Zulip Chat Archive

Stream: new members

Topic: leanproject build


Dima Pasechnik (Nov 27 2021 at 11:39):

What are advantages of organising lean3 code into projects? I understand that leanproject build might come handy (certainly for scripring etc) - but does it provide e.g. speed advantages over the VSCode setup?

Eric Wieser (Nov 27 2021 at 11:45):

What do you mean by "the vscode setup"?

Eric Wieser (Nov 27 2021 at 11:45):

Are you asking about leanpkg vs leanproject?
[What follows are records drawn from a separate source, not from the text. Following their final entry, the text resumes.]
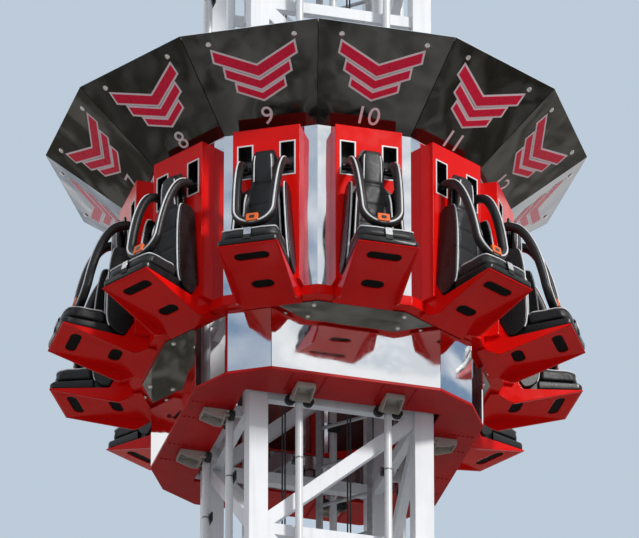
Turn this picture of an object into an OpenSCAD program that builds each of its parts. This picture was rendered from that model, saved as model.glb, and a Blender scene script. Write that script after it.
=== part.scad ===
// Drop tower ride: a square lattice mast with pipe guide rails, and a ring of twelve
// outward-facing seats that slides on it. Millimetres, +Z up, origin at the centre of the
// underside of the base frame. The front face of the mast looks along -Y.

/* [Mast] */
// Distance from the mast's axis to the centre of each column
mast_half = 550; // [500:10:600]
// Width of each square column
col_w = 125; // [100:5:140]
// Wall thickness of each square column
col_wall = 8; // [5:1:12]
// Height of one lattice panel
bay_h = 970; // [900:10:1040]
// Number of lattice panels, two to a whole zigzag bay
bays = 12; // [10:2:14]
// Width of the horizontal bars
strut_w = 80; // [60:5:90]
// Width of the diagonal bars
diagonal_w = 90; // [60:5:100]
// Depth of the bars through the lattice
bar_depth = 60; // [40:5:80]

/* [Base and head] */
// Height of the base frame's beams
base_h = 120; // [100:10:160]
// Width of the base frame's beams
base_beam_w = 160; // [130:10:200]
// Side of each foot flange
flange_w = 320; // [280:10:360]
// Thickness of each foot flange
flange_t = 25; // [15:1:35]
// Thickness of the head plate
head_plate_t = 25; // [15:1:40]
// Radius of the head sheaves
sheave_r = 230; // [180:10:260]
// Width of each sheave
sheave_w = 50; // [40:2:60]
// Radius of the lifting cable
cable_r = 10; // [6:1:12]

/* [Guide rails] */
// Distance of each rail from the middle of its face
rail_x = 295; // [270:5:310]
// Outer radius of the guide rail pipe
rail_r = 25; // [20:1:30]
// Gap between the column's face and the pipe
rail_gap = 22; // [15:1:30]
// Thickness of the rail's carrier plates
carrier_t = 12; // [8:1:16]

/* [Ladder] */
// Width of the ladder over its side rails
ladder_w = 420; // [380:10:460]
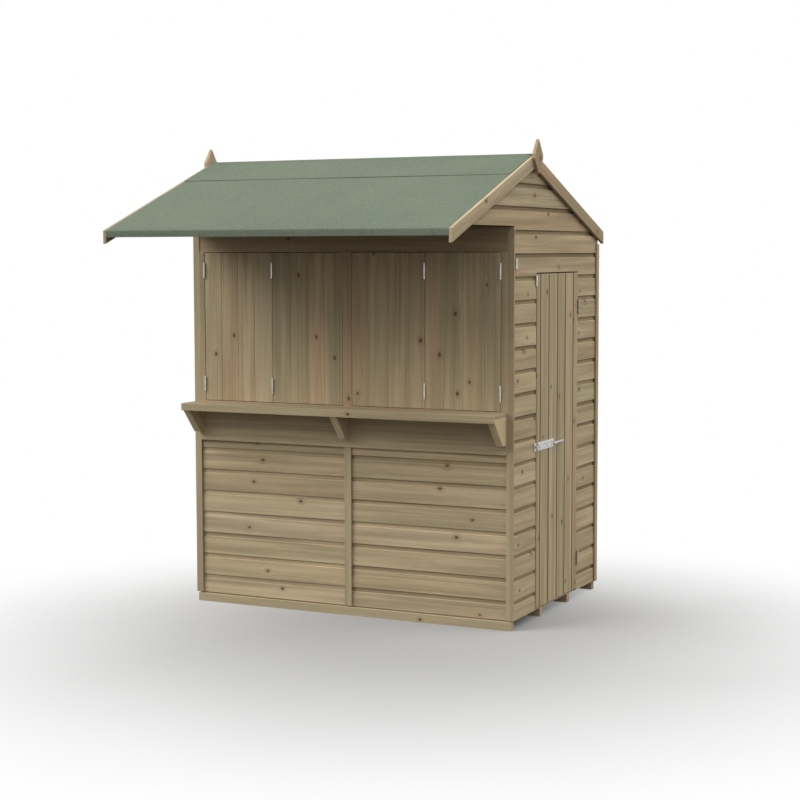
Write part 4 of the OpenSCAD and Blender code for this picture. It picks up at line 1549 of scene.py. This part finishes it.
class GARDENBAR_OT_stage(Operator):
    """Studio floor, lights, background and camera"""

    bl_idname = "garden_bar.stage"
    bl_label = "Stage"

    def execute(self, context):
        self.floor()
        self.lights()
        self.camera()
        context.scene.view_settings.view_transform = "Standard"
        return {"FINISHED"}

    def floor(self):
        colours = bpy.context.scene.garden_bar_colours
        bm = bmesh.new()
        bmesh.ops.create_grid(bm, x_segments=8, y_segments=8, size=30.0)
        floor = made_piece("studio_floor", bm, ())
        f = Finish("studio_floor")
        place = f.add("ShaderNodeTexCoord").outputs["Object"]
        # Painted shade round the bar: seen from the camera, the floor keeps its lit colour near the bar and
        # turns to glowing white from about half a metre to three metres from a point near the bar's middle,
        # with a noise wobble in that distance
        x, y = f.split(f.vector("SUBTRACT", place, (0.55, -0.55, 0.0)))[:2]
        reach = f.maths("SQRT", f.maths("ADD", f.times(x, x), f.times(y, y)))
        fade_wobble = f.noise(place, 0.8, 2.0, 0.5)
        reach = f.maths("ADD", reach, f.times(fade_wobble, 0.3))
        path = f.add("ShaderNodeLightPath")
        seen = f.maths("MAXIMUM", path.outputs["Is Camera Ray"], path.outputs["Is Glossy Ray"], True)
        # Other rays see the floor at 0.12 of its colour, so it throws little light back onto the bar
        dim = tuple(0.12 * c for c in colours.floor) + (1.0,)
        paint = f.mix(seen, dim, solid(colours.floor))
        matt = f.add("ShaderNodeBsdfDiffuse")
        f.put(matt.inputs["Color"], paint)
        white = f.add("ShaderNodeEmission")
        white.inputs["Strength"].default_value = 1.0
        blend = f.add("ShaderNodeMixShader")
        f.put(blend.inputs[0], f.times(f.fade(reach, 0.5, 3.1), seen))
        f.put(blend.inputs[1], matt.outputs[0])
        f.put(blend.inputs[2], white.outputs[0])
        output = f.add("ShaderNodeOutputMaterial")
        f.put(output.inputs[0], blend.outputs[0])
        floor.data.materials.append(f.material)

    def lights(self):
        lamps = (
            ("key_light", (-0.75, -0.62, 0.80), 2.10, 40.0),
            ("side_light", (0.80, 0.05, 0.85), 1.05, 60.0),
        )
        for name, way, power, spread in lamps:
            data = bpy.data.lights.new(name, "SUN")
            data.energy = power
            data.angle = math.radians(spread)
            lamp = bpy.data.objects.new(name, data)
            lamp.rotation_euler = Vector(way).to_track_quat("Z", "Y").to_euler()
            lamp.location = Vector(way) * 6.0
            bpy.context.scene.collection.objects.link(lamp)
        world = bpy.data.worlds.new("studio")
        world.use_nodes = True
        bpy.context.scene.world = world
        n = Nodes(world.node_tree)
        shades = []
        for colour, strength in (((1.0, 0.99, 0.97, 1.0), 0.77), ((1.0, 1.0, 1.0, 1.0), 1.0)):
            shade = n.add("ShaderNodeBackground")
            n.put(shade.inputs["Color"], colour)
            n.put(shade.inputs["Strength"], strength)
            shades.append(shade.outputs[0])
        path = n.add("ShaderNodeLightPath").outputs
        seen = n.maths("MAXIMUM", path["Is Camera Ray"], path["Is Glossy Ray"])
        seen = n.maths("MAXIMUM", seen, path["Is Transmission Ray"])
        mix = n.add("ShaderNodeMixShader")
        for socket, value in zip(mix.inputs, [seen] + shades):
            n.put(socket, value)
        output = n.add("ShaderNodeOutputWorld")
        n.put(output.inputs[0], mix.outputs[0])

    def camera(self):
        data = bpy.data.cameras.new("view")
        data.sensor_width = 36.0
        data.lens = 78.42
        camera = bpy.data.objects.new("view", data)
        yaw, pitch, roll = math.radians(25.854), math.radians(4.902), math.radians(-0.115)
        ahead = Vector((-math.sin(yaw) * math.cos(pitch), math.cos(yaw) * math.cos(pitch), -math.sin(pitch)))
        right = Vector((math.cos(yaw), math.sin(yaw), 0.0))
        up = right.cross(ahead)
        tilted = right * math.cos(roll) + up * math.sin(roll)
        upright = -right * math.sin(roll) + up * math.cos(roll)
        turn = Matrix((tilted, upright, -ahead)).transposed()
        camera.matrix_world = Matrix.Translation((4.104, -8.083, 1.872)) @ turn.to_4x4()
        bpy.context.scene.collection.objects.link(camera)
        bpy.context.scene.camera = camera


STEPS = (
    GARDENBAR_OT_stage,
    GARDENBAR_OT_floor,
    GARDENBAR_OT_frames,
    GARDENBAR_OT_walls,
    GARDENBAR_OT_trims,
    GARDENBAR_OT_counter,
    GARDENBAR_OT_shutters,
    GARDENBAR_OT_door,
    GARDENBAR_OT_fastenings,
    GARDENBAR_OT_roof,
    GARDENBAR_OT_felt,
    GARDENBAR_OT_verges,
)


class GARDENBAR_PT_panel(Panel):
    """Lists the garden bar's sizes, colours and steps"""

    bl_idname = "GARDENBAR_PT_panel"
    bl_label = "Garden Bar"
    bl_space_type = "VIEW_3D"
    bl_region_type = "UI"
    bl_category = "Garden Bar"

    def draw(self, context):
        layout = self.layout
        for group in (context.scene.garden_bar_sizes, context.scene.garden_bar_colours):
            box = layout.box()
            for key in group.__annotations__:
                box.prop(group, key)
        for step in STEPS:
            layout.operator(step.bl_idname)


CLASSES = (GardenBarSizes, GardenBarColours) + STEPS + (GARDENBAR_PT_panel,)


def register():
    for item in CLASSES:
        bpy.utils.register_class(item)
    bpy.types.Scene.garden_bar_sizes = PointerProperty(type=GardenBarSizes)
    bpy.types.Scene.garden_bar_colours = PointerProperty(type=GardenBarColours)


def unregister():
    del bpy.types.Scene.garden_bar_colours
    del bpy.types.Scene.garden_bar_sizes
    for item in reversed(CLASSES):
        bpy.utils.unregister_class(item)


def main():
    register()
    for step in STEPS:
        group, name = step.bl_idname.split(".")
        getattr(getattr(bpy.ops, group), name)()


if __name__ == "__main__":
    main()
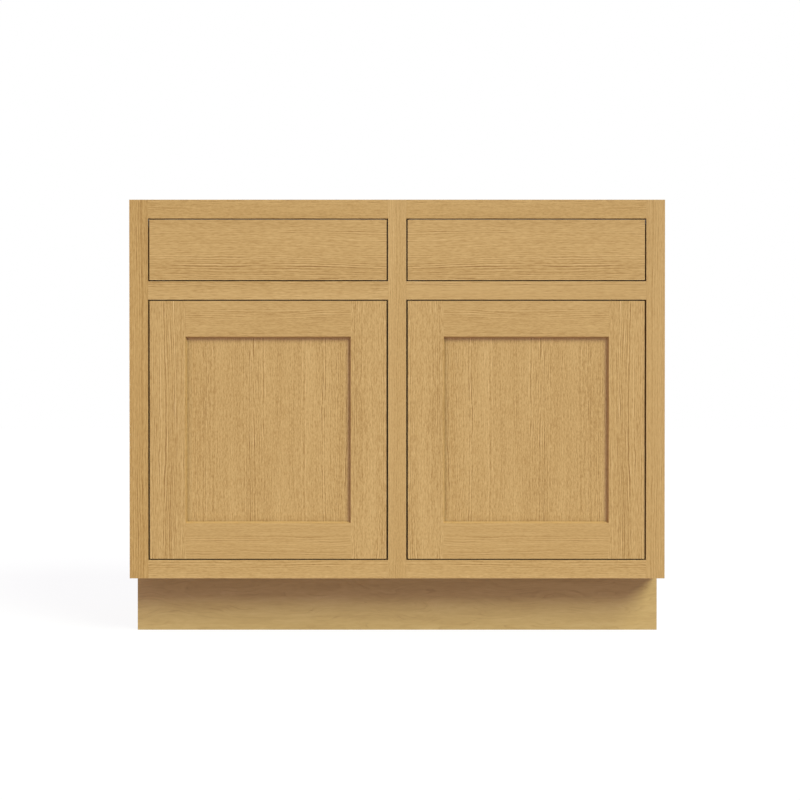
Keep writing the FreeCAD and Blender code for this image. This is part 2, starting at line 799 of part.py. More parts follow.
def check_and_write():
    """Stop on any failed feature or empty cut, then write one file for each sub-part."""
    doc.recompute()
    for piece in doc.Objects:
        if "Invalid" in piece.State or "Error" in piece.State:
            raise RuntimeError(f"{piece.Name} failed: {piece.State}")
    for piece in cuts:
        if piece.Shape.Volume >= piece.Base.Shape.Volume:
            raise RuntimeError(f"{piece.Name} cut nothing")
    os.makedirs("parts", exist_ok=True)
    for label, piece in nodes.items():
        shape = piece.Shape
        if shape.isNull() or not shape.isValid() or not shape.Solids:
            raise RuntimeError(f"{label} has no valid solid")
        shape.exportStep(f"parts/{label}.step")
    print(len(nodes), "sub-parts written")


fill_sheet()
build_face_frame()
build_box()
keep(group("mounting_screws", build_hinge_mounts() + build_runner_mounts()))
for half in OPENINGS:
    build_door(half)
    build_links(half)
    build_drawer(half)
check_and_write()
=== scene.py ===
"""Materials, light and camera for the vanity base cabinet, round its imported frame."""

import math

import bpy
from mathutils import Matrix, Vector


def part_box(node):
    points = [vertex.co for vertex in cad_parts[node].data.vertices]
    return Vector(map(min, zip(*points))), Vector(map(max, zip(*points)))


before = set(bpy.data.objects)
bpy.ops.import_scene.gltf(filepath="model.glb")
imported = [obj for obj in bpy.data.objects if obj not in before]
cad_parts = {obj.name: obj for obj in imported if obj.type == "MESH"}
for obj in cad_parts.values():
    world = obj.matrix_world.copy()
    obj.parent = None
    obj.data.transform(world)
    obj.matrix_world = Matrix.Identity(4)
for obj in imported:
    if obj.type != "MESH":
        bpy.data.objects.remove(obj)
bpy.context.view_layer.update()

# Millimetres in a metre: grain is laid out in millimetres
MM = 1000.0

# Painted shade on the thin arrises beside the gaps in the front, which makes the gaps look wider and
# darker. In millimetres: their width, the width of their soft rim, how far back they stay dark, how far
# back they end, and how much lower they sit over the drawers
ARRIS = 0.25
ARRIS_RIM = 0.1
ARRIS_DEPTH = 0.3
ARRIS_END = 0.9
TOP_SHADE = 0.4
# How much the painted shade on those arrises darkens them
ARRIS_SHADE_SHARE = 0.8

# Painted shade round the edges of a sunk panel: from and to so many millimetres from the corner line,
# and how much darker it is on the left, on the right, below and above
PANEL_CREASE_SHADES = (
    (3.0, 14.0, (0.12, 0.0, 0.08, 0.0)),
    (1.5, 4.5, (0.2, 0.05, 0.13, 0.03)),
)
# Painted shade on a moulded edge that faces the key light: where it starts and is full behind the face,
# in millimetres, and how much darker it is
SUNK_START = 0.3
SUNK_FULL = 1.5
SUNK_SHADE_SHARE = 0.12
# How far a door panel's edge is hidden in its groove, in metres
PANEL_TUCK = 0.0082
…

Dima Pasechnik (Nov 27 2021 at 12:36):

Eric Wieser said:

What do you mean by "the vscode setup"?

I mean, loading individual Lean files without creating a project. (That's what my students like to do, and I'm not sure whether it's a good idea).

Kevin Buzzard (Nov 27 2021 at 12:38):

You can't import anything if you just open a file, and for mathematicians this is a catastrophe

Dima Pasechnik (Nov 27 2021 at 12:41):

Kevin Buzzard said:

You can't import anything if you just open a file, and for mathematicians this is a catastrophe

I don't know what they do, but they manage somehow...

Dima Pasechnik (Nov 27 2021 at 12:46):

them: I'd like to work on, but it's broken (git repo with collection of old lean files, no project or anything)
me: OK (frantically restructures the code, creating a project, etc), sends updated repo to the student
them: OK, thanks, but I managed without a project (sends a link to a repo with a single Lean file)
me: ....

Dima Pasechnik (Nov 27 2021 at 12:48):

maybe they just don't check in various config files created on the fly by the VSCode plugin?

Eric Rodriguez (Nov 27 2021 at 12:49):

a thing that can be done is if you have a local clone of mathlib, and make a file whilst that is open in VSCode, then it will run

Eric Wieser (Nov 27 2021 at 13:01):

But if you do that, there's no guarantee it will work next time when mathlib is newer. The project file ensures you record which version you were actually using

Kevin Buzzard (Nov 27 2021 at 13:05):

Aah I see, you can open some random version of mathlib and then just make a new file within it.

Dima Pasechnik (Nov 27 2021 at 16:40):

Kevin Buzzard said:

Aah I see, you can open some random version of mathlib and then just make a new file within it.

yes, IDEs are full of surprises. For teaching purposes, I'd much prefer being able to run leanproject build from terminal and see how it does.